### EXERCISE DETAILS
In the entries below, the lines from the one with "box = item.Shape.BoundBox" through the one with "points = [vertex.co" are to be copied exactly; both ends count.
-------- EXERCISE INPUTS
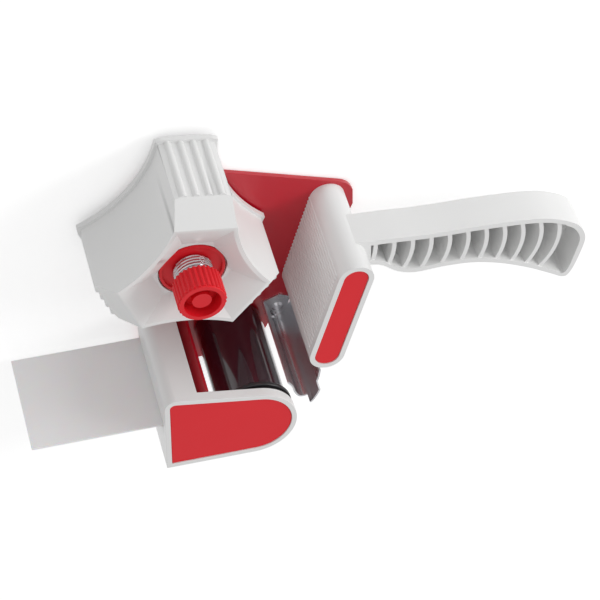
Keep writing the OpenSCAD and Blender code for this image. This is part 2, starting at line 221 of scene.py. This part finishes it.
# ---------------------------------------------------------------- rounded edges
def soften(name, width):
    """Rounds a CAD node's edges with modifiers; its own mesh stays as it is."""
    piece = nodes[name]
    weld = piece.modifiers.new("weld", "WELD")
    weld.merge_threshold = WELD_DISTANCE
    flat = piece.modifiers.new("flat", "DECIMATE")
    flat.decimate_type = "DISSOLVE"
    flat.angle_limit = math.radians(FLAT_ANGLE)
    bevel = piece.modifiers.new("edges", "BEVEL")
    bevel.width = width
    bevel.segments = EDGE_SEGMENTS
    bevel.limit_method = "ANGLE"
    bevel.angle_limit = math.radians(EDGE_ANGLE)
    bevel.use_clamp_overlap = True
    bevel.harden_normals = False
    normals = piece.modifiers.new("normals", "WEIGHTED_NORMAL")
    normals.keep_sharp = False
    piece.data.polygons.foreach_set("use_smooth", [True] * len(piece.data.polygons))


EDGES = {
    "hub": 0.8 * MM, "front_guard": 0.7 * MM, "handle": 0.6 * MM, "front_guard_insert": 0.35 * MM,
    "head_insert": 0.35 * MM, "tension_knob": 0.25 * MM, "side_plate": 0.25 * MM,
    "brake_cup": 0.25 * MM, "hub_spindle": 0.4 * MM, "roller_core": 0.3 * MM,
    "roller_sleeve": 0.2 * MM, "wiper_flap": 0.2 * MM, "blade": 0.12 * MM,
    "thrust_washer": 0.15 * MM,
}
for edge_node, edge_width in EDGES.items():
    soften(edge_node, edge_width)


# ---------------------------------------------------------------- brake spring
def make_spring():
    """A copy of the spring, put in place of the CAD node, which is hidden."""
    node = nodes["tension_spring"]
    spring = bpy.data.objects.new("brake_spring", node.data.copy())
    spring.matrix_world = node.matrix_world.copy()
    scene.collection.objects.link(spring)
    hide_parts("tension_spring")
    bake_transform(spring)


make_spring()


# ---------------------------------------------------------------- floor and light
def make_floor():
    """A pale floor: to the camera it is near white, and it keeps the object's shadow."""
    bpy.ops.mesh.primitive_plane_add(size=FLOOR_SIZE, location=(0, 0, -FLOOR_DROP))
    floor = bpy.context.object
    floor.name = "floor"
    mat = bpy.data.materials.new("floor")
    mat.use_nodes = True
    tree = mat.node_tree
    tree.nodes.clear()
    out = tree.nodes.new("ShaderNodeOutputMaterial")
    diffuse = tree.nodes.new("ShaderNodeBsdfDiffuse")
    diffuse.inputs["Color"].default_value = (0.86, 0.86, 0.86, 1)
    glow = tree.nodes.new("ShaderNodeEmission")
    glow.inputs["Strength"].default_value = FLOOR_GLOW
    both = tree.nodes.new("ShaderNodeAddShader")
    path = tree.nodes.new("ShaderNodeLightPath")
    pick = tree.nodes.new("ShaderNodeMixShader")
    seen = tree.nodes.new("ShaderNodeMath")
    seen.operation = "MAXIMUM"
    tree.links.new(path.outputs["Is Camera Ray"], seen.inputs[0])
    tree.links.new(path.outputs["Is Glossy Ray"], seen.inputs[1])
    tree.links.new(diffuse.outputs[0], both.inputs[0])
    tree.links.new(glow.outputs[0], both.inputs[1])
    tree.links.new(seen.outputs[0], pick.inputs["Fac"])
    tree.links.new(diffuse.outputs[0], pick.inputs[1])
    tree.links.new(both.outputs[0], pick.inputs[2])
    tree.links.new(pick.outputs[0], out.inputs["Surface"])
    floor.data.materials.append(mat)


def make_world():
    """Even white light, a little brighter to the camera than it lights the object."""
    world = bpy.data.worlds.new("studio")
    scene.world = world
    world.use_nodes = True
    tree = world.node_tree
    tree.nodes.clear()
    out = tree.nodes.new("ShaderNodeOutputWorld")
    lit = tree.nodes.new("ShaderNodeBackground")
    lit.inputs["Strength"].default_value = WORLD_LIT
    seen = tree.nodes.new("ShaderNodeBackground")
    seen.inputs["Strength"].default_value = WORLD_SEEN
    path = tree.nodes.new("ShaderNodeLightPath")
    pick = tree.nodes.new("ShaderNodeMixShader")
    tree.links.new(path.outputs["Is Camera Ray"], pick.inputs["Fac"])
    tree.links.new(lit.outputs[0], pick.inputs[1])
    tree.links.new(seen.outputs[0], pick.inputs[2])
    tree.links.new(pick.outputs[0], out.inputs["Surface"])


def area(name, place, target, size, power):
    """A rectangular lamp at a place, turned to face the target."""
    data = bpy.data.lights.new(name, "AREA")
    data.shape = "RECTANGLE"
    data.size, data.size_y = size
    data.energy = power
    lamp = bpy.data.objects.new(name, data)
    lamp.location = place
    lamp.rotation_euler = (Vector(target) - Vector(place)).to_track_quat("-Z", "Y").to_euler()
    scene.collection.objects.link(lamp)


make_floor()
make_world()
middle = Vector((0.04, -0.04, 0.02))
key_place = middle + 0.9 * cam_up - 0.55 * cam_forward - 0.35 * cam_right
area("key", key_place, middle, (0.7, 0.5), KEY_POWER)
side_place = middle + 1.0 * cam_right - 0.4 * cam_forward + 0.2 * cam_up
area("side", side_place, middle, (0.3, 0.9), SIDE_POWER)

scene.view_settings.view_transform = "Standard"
----------------
-------- EXERCISE INPUTS
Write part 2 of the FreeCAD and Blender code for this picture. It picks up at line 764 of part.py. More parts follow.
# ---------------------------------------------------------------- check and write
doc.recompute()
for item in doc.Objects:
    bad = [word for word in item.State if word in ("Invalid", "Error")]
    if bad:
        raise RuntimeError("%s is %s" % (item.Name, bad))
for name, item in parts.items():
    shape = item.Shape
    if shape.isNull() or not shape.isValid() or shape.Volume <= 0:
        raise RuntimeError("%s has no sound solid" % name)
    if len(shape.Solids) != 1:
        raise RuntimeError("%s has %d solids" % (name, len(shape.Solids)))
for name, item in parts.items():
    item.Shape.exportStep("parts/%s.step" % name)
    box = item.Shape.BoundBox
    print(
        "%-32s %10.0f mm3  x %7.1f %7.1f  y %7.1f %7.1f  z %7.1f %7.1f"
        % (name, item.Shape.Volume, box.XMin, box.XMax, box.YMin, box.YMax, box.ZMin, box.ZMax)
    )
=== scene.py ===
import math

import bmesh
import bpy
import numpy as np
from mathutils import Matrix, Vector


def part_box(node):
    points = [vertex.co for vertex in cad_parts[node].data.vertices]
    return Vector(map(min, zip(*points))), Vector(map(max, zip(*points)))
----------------
-------- EXERCISE INPUTS
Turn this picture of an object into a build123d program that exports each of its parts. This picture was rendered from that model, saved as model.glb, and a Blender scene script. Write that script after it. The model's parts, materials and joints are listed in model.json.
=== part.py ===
----------------
### TASK SOLUTION
    box = item.Shape.BoundBox
    print(
        "%-32s %10.0f mm3  x %7.1f %7.1f  y %7.1f %7.1f  z %7.1f %7.1f"
        % (name, item.Shape.Volume, box.XMin, box.XMax, box.YMin, box.YMax, box.ZMin, box.ZMax)
    )
=== scene.py ===
import math

import bmesh
import bpy
import numpy as np
from mathutils import Matrix, Vector


def part_box(node):
    points = [vertex.co for vertex in cad_parts[node].data.vertices]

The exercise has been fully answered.